La OMS declaró pandemia al COVID el 11 de marzo del 2020. No se basó en el número de casos o muertes, sino en que ya había complido la fase seis para considerarla como tal: se dan brotes de la enfermedad en países de más de una región del mundo. En esos momentos había más de 118000 casos en 114 países, y 4291 personas habían perdido la vida. Obviamente, no tomó en cuenta una cosa, según diarios españoles: “Desde el inicio del brote se han recuperado más de 66200 personas, según el mapa del Centro de Ciencia e Ingeniería de Sistemas de la Universidad Johns Hopkins”.
De 118000 solo habían muerto 4291 (3,6%) y se habían recuperado 66200 (56,1%). Ese dato de recuperados no se difundió por ninguna parte. Aquí, ni lerdos ni perezosos Salas y Alvarado declararon emergencia nacional el 18 de marzo del 2020, siete días después de la declaración de la OMS. Solo había 41 casos en el país, ni un solo hospitalizado ni muerto. A partir de ahí, todos los poderes pasaron al ministro de Salud que publicaba el número de casos, ponía toda clase de restricciones absurdas y firmaba contratos secretos.
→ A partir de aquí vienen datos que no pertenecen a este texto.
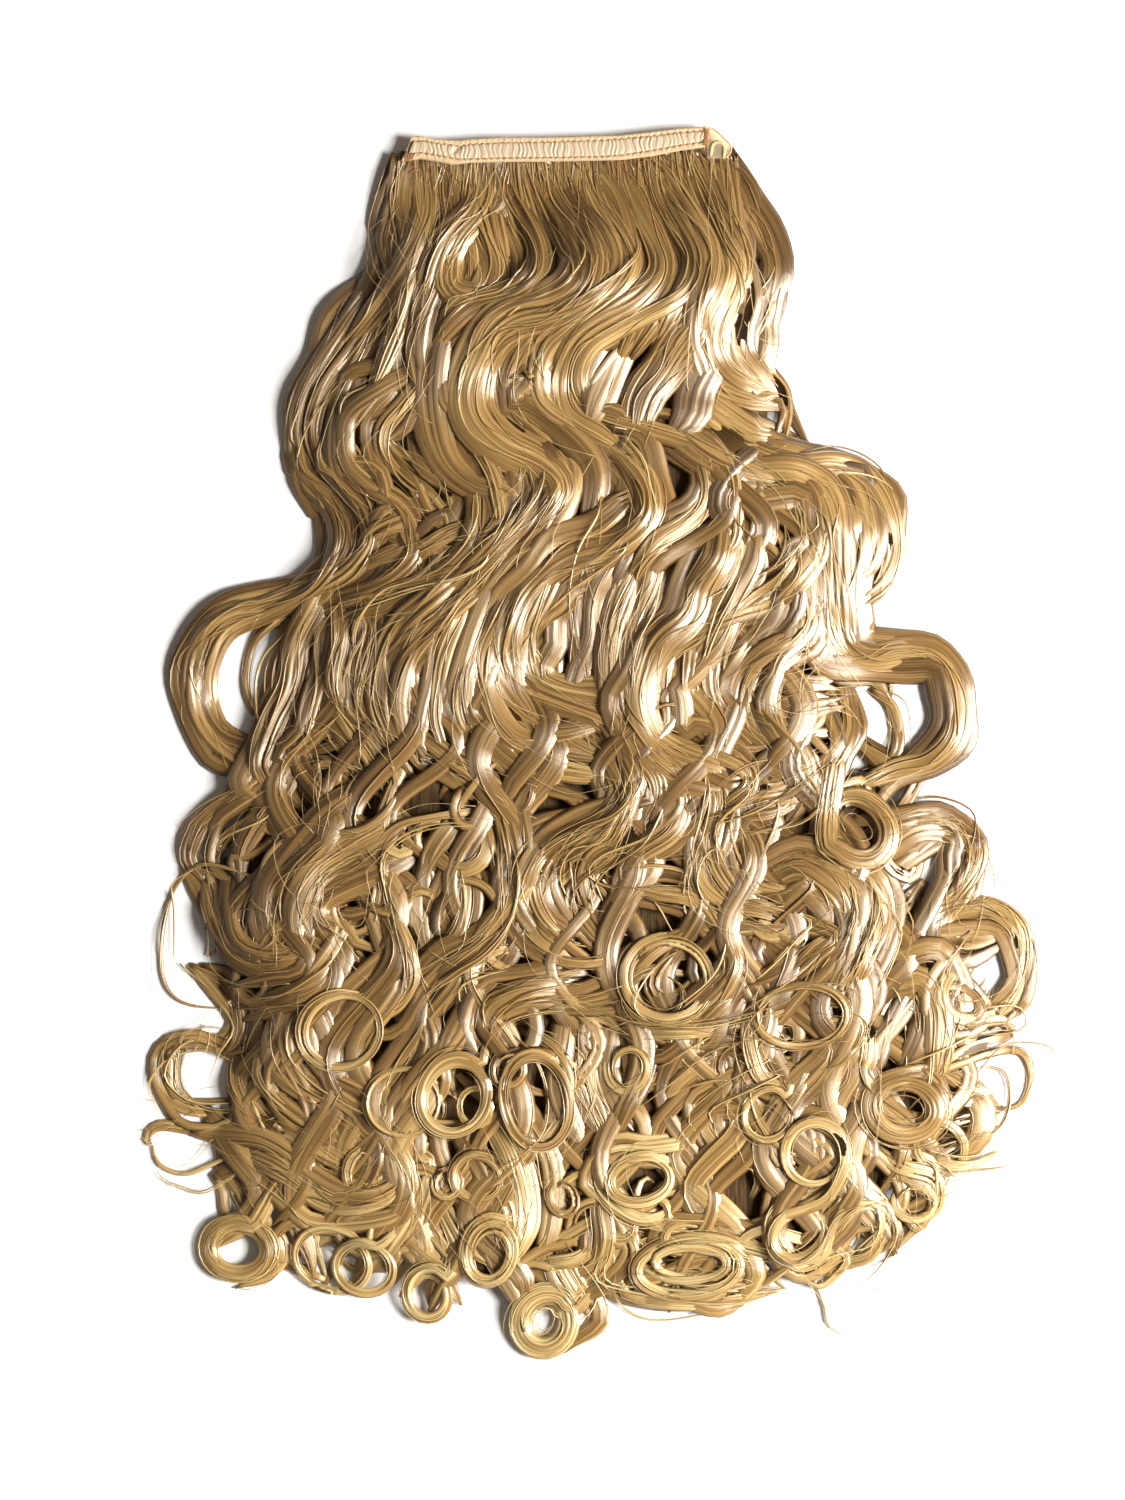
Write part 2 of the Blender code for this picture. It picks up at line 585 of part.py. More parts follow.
def add_boolean(item, operation, other):
    modifier = item.modifiers.new(operation.lower(), "BOOLEAN")
    modifier.operation = operation
    modifier.object = other
    modifier.solver = "EXACT"


def build_hair(group, helpers):
    pieces = [build_mass(helpers), *build_locks(helpers)]
    raw = join_meshes("raw hair", pieces, helpers)
    fuse = raw.modifiers.new("fuse", "REMESH")
    fuse.mode = "VOXEL"
    fuse.voxel_size = HAIR_VOXEL
    fused = evaluated_mesh(raw)
    bpy.data.objects.remove(raw, do_unlink=True)
    keep_outer_shell(fused)
    flatten_underside(fused, HAIR_VOXEL / 2)
    loose = mesh_object("loose hair", fused, helpers)
    thin = loose.modifiers.new("thin", "DECIMATE")
    thin.ratio = min(1.0, HAIR_FACETS / (2 * len(fused.polygons)))
    space = build_band_space(helpers)
    weft = build_weft(helpers)
    for helper in (space, weft):
        helper.display_type = "WIRE"
        helper.hide_render = True
    add_boolean(loose, "DIFFERENCE", space)
    add_boolean(loose, "UNION", weft)
    mesh = evaluated_mesh(loose)
    bpy.data.objects.remove(loose, do_unlink=True)
    keep_outer_shell(mesh)
    flatten_underside(mesh, CLEARANCE)
    return mesh_object("hair_fall", mesh, group)


def main():
    clear_scene()
    group = make_collection("ponytail_extension")
    helpers = make_collection("cutters")
    parts = [build_tape(group), build_panel(group), build_tab(group), build_clip(group),
             build_hair(group, helpers)]
    for part in parts:
        part.data.materials.clear()
        part.data.materials.append(make_finish(part.name))
        part.data.shade_smooth()
        part.data.set_sharp_from_angle(angle=pi / 6)


main()
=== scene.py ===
from math import cos, pi, radians, sin, sqrt

import bpy
import numpy as np
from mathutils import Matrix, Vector
from mathutils.bvhtree import BVHTree


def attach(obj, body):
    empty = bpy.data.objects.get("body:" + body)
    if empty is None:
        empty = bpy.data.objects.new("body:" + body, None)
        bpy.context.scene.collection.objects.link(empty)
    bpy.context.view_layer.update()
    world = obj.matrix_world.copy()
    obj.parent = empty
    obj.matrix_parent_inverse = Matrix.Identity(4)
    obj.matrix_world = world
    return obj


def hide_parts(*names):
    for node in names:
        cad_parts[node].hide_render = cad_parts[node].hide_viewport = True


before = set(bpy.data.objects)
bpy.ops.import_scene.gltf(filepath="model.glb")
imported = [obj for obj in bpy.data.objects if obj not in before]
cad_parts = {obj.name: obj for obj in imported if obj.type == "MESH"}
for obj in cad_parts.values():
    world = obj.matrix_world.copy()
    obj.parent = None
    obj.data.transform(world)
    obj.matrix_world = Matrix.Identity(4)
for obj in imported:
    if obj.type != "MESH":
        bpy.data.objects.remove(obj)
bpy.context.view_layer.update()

print("frame loaded:", ", ".join(sorted(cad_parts)))

# Where a pixel of the photo lies: metres a pixel, and the pixel at x = 0 and y = 0
photo = dict(pixel=0.0005, across=555, down=150)


def place(across, down):
    return (across - photo["across"]) * photo["pixel"], (photo["down"] - down) * photo["pixel"]


# Camera, light and floor

camera = dict(height=2.2, x=0.00375, y=-0.300, view=0.750, sensor=36)
light = dict(place=(2.05, -0.62, 1.30), aim=(0.0, -0.30, 0.0), size=1.25, power=212,
             colour=(1.0, 0.985, 0.96), fill=0.15, fillColour=(1.0, 0.86, 0.72))
paper = dict(size=8, place=(0, -0.3, -0.0004), colour=(0.90, 0.90, 0.90), roughness=0.9,
             specular=0.1)


def setStage():
    eye = bpy.data.objects.new("photoCamera", bpy.data.cameras.new("photoCamera"))
    eye.location = (camera["x"], camera["y"], camera["height"])
    eye.data.sensor_width = camera["sensor"]
    eye.data.lens = camera["sensor"] * camera["height"] / camera["view"]
    bpy.context.scene.collection.objects.link(eye)
    bpy.context.scene.camera = eye

    lamp = bpy.data.objects.new("softbox", bpy.data.lights.new("softbox", "AREA"))
    lamp.location = light["place"]
    toAim = Vector(light["aim"]) - Vector(light["place"])
    lamp.rotation_euler = toAim.to_track_quat("-Z", "Y").to_euler()
    lamp.data.size = light["size"]
    lamp.data.energy = light["power"]
    lamp.data.color = light["colour"]
    bpy.context.scene.collection.objects.link(lamp)

    world = bpy.data.worlds.new("studio")
    world.use_nodes = True
    sky = world.node_tree.nodes["Background"]
    sky.inputs["Color"].default_value = (*light["fillColour"], 1)
    sky.inputs["Strength"].default_value = light["fill"]
    bpy.context.scene.world = world
    bpy.context.scene.view_settings.view_transform = "Standard"

    for item in bpy.context.selected_objects:
        item.select_set(False)
    bpy.ops.mesh.primitive_plane_add(size=paper["size"], location=paper["place"])
    floor = bpy.context.object
    floor.name = "studioFloor"
    material = bpy.data.materials.new("floorPaper")
    material.use_nodes = True
    shader = material.node_tree.nodes["Principled BSDF"]
    shader.inputs["Base Color"].default_value = (*paper["colour"], 1)
    shader.inputs["Roughness"].default_value = paper["roughness"]
    shader.inputs["Specular IOR Level"].default_value = paper["specular"]
    floor.data.materials.append(material)
    print("stage set")


setStage()

# Materials

hairLook = dict(roughness=0.33, anisotropy=0.80, specular=0.85, bend=1.68, tint=(1.0, 0.90, 0.765),
                lines=5.0, streakDepth=0.95, bump=0.85, bumpDistance=0.00022,
                glow=0.12, glowReach=0.0025, paintedDeepShade=0.45, roughSpread=0.10)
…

Eso sí, Macaya amenazó con traer miles de bolsas para cadáveres y en la TV abundaban las tomas de hospitales llenos y, de vez en cuando, un recuperado que salía del nosocomio entre los aplausos de médicos y enfermeras, para que todos pensáramos que vencer la enfermedad era propio de seres superdotados.
¿Tenía sentido declarar pandemia algo que causaba tan pocas muertes, tenía un promedio de 1035 casos por país y ya mostraba un grado de recuperación de más del 56%? El mismo sentido que definir inmunidad de rebaño como “un concepto usado para la vacunación, en el que una población puede ser protegida de un determinado virus si se alcanza un umbral de vacunación. La inmunidad de rebaño se logra protegiendo a las personas de un virus, no exponiéndolas a él“. O de vacuna, ahora definida como cualquier: “preparado que se usa para estimular una respuesta inmune contra una enfermedad”.